Enrichissement de l’uranium: Téhéran envoie un « rappel » à Paris
"Il n'y a rien qui interdise à l'Iran d'enrichir l'uranium dans le Traité sur la non-prolifération des armes nucléaires", a écrit le ministre des Affaires étrangères iranien Zarif
Le ministre des Affaires étrangères iranien Mohammad Javad Zarif a adressé lundi un « rappel » à Paris sur la possibilité pour l’Iran d’enrichir l’uranium, après une série de tweets d’un haut diplomate français ayant déplu à Téhéran.
« Rappel à nos partenaires du groupe E3 » (France, Allemagne et Grande-Bretagne): « il n’y a rien qui interdise à l’Iran d’enrichir l’uranium » dans le Traité sur la non-prolifération des armes nucléaires (TNP), l’accord international sur le nucléaire iranien de 2015 et la résolution 2231 du Conseil de sécurité de l’ONU, a écrit M. Zarif sur son compte Twitter.
« Il pourrait être utile que nos partenaires européens lisent réellement les documents qu’ils ont signé et qu’ils jurent vouloir défendre », a ajouté le ministre.
Aux côtés de la Chine, des Etats-Unis et de la Russie, l’Allemagne, la France et la Grande-Bretagne sont les trois parties européennes à l’accord sur le nucléaire iranien, conclu à Vienne en juillet 2015 avec la République islamique, avant d’être endossé au Conseil de sécurité par la résolution 2231.
Reminder to our E3 partners in #JCPOA: There is NO prohibition on the enrichment of uranium by Iran under #NPT, JCPOA or UNSCR 2231.
Neither now, nor in 2025 or beyond.
Might be useful for European partners to actually read the document they signed on to, and pledged to defend.— Javad Zarif (@JZarif) April 15, 2019
Les Etats-Unis se sont retirés unilatéralement en mai 2018 de ce pacte par lequel Téhéran a accepté de brider son programme nucléaire et s’est engagé à ne jamais chercher à se doter de la bombe atomique, obtenant en échange la levée d’une partie des sanctions économiques internationales à son endroit.
Par une série de tweets publiés samedi en anglais sur son compte Twitter « personnel », l’ambassadeur de France aux Etats-Unis, Gérard Araud s’est attiré les foudres de Téhéran.
‘Droit inaliénable’
« Il est faux de dire qu’à l’expiration du JCPOA (l’acronyme anglais de l’accord de Vienne, ndlr), l’Iran sera autorisé à (enrichir) l’uranium. Aux termes du TNP et de son protocole additionnel, (ce pays) devra prouver, sous stricte surveillance, que ses activités nucléaires sont civiles », a écrit M. Araud.
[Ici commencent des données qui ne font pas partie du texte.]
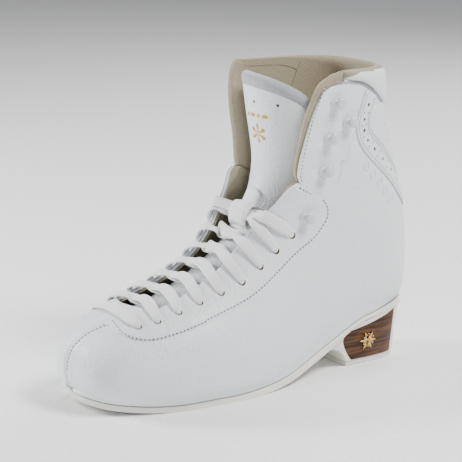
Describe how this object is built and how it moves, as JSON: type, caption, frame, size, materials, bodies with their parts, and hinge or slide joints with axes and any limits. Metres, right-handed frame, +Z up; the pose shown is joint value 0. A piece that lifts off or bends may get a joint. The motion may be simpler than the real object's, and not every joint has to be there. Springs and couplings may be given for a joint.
{
  "type": "figure skating boot",
  "caption": "White leather figure skating boot, left foot, without blade: laced instep, hooked ankle flaps, tilting tongue, padded collar and wood-sided heel.",
  "frame": {"origin": "middle of the boot's bounding box, on the floor the sole and heel stand on", "axes": "+Z up, -Y towards the toe, +X towards the outer side of the left boot"},
  "size_m": [0.0971, 0.2652, 0.2062],
  "materials": {
    "white_leather": "fine-grained white leather, semi-matt",
    "cream_lining": "cream microfibre lining",
    "grey_felt": "grey wool felt and foam",
    "lace_white": "flat woven white lace",
    "clear_plastic": "lace tips",
    "white_enamel": "white enamelled hooks",
    "white_sole": "off-white lacquered leather sole and heel",
    "rubber_cream": "off-white rubber lift",
    "wood_veneer": "dark striped wood, satin lacquer",
    "gold": "polished gold plate",
    "fibre_board": "pressed fibre board",
    "spring_steel": "steel"
  },
  "bodies": {
    "root": {"quarter_lateral": "white_leather", "facing_lateral": "white_leather", "lining_lateral": "cream_lining", "ankle_foam_lateral": "grey_felt", "hook_lateral_1": "white_enamel", "heel_inlay_lateral": "wood_veneer", "aglet_lateral": "clear_plastic", "quarter_medial": "white_leather", "facing_medial": "white_leather", "lining_medial": "cream_lining", "ankle_foam_medial": "grey_felt", "hook_medial_1": "white_enamel", "heel_inlay_medial": "wood_veneer", "aglet_medial": "clear_plastic", "toe_puff": "fibre_board", "heel_counter": "fibre_board", "collar_pad": "white_leather", "backstay_band": "white_leather", "achilles_panel": "white_leather", "tongue_lower": "white_leather", "tongue_felt_lower": "grey_felt", "lace_keeper_tab": "white_leather", "lace_keeper_loop": "white_leather", "lace": "lace_white", "outsole": "white_sole", "insole_board": "fibre_board", "footbed": "cream_lining", "shank": "spring_steel", "heel_block": "white_sole", "heel_top_piece": "rubber_cream", "heel_badge": "gold", "badge_rivet_1": "gold", "badge_rivet_2": "gold"},
    "tongue": {"tongue_upper": "white_leather", "tongue_felt_upper": "grey_felt"},
    "lateral_flap": {"ankle_flap_lateral": "white_leather", "flap_lining_lateral": "cream_lining", "hook_lateral_2": "white_enamel", "hook_lateral_3": "white_enamel", "hook_lateral_4": "white_enamel", "hook_lateral_5": "white_enamel"},
    "medial_flap": {"ankle_flap_medial": "white_leather", "flap_lining_medial": "cream_lining", "hook_medial_2": "white_enamel", "hook_medial_3": "white_enamel", "hook_medial_4": "white_enamel", "hook_medial_5": "white_enamel"}
  },
  "joints": [
    {"name": "tongue_tilt", "type": "hinge", "parent": "root", "child": "tongue", "pos_m": [-0.00145, 0.0082, 0.1276], "axis": [1, 0, 0], "range_deg": [0, 20], "stiffness_Nm_per_rad": 0.08},
    {"name": "lateral_flap_open", "type": "hinge", "parent": "root", "child": "lateral_flap", "pos_m": [0.03593, 0.03591, 0.12449], "axis": [0.016, 0.3925, 0.9196], "range_deg": [0, 14], "stiffness_Nm_per_rad": 0.15},
    {"name": "medial_flap_open", "type": "hinge", "parent": "root", "child": "medial_flap", "pos_m": [-0.03885, 0.03591, 0.12449], "axis": [0.0212, -0.3925, -0.9195], "range_deg": [0, 14], "stiffness_Nm_per_rad": 0.15}
  ]
}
Ces propos ont été condamnés dimanche par Abbas Araghchi, un adjoint de M. Zarif.
« Si les tweets (de M. Araud) représentent la position française, nous nous trouvons face à une violation majeure » de l’accord sur le nucléaire et de la résolution 2231, a écrit M. Araghchi sur Twitter, exigeant de Paris une « clarification immédiate ».
Les tweets de M. Araud, qui semblaient destinés à défendre l’accord sur le nucléaire iranien face à un public américain, ont été effacés depuis lors.
L’enrichissement de l’uranium permet de produire du combustible pour les centrales nucléaires de production d’électricité. Mais hautement enrichi, et en quantité suffisante, l’uranium peut permettre la fabrication d’une bombe atomique.
Aux termes de l’accord de Vienne et de la résolution 2231, l’Iran est autorisé à enrichir de l’uranium, mais en quantité limitée, et à un niveau faible (3,67 %).
L’article IV du TNP (signé et ratifié par l’Iran) stipule qu' »aucune disposition du (…) Traité ne sera interprétée comme portant atteinte au droit inaliénable de toutes les Parties au Traité de développer la recherche, la production, et l’utilisation de l’énergie nucléaire à des fins pacifiques, sans discrimination et conformément » aux limites fixées par le traité.
Aux termes de l’accord de Vienne, l’Iran applique le « protocole additionnel » au TNP, qui impose un régime de surveillance renforcée de ses installations nucléaires par l’Agence internationale de l’énergie atomique (AIEA).
L’Iran, l’Europe, la Russie et la Chine manifestent leur volonté de continuer à faire vivre l’accord malgré le retrait américain, mais la République islamique s’impatiente face aux pays du groupe E3, auxquels elle reproche de ne pas en faire assez pour l’aider à contourner les sanctions réimposées par Washington contre Téhéran en 2018.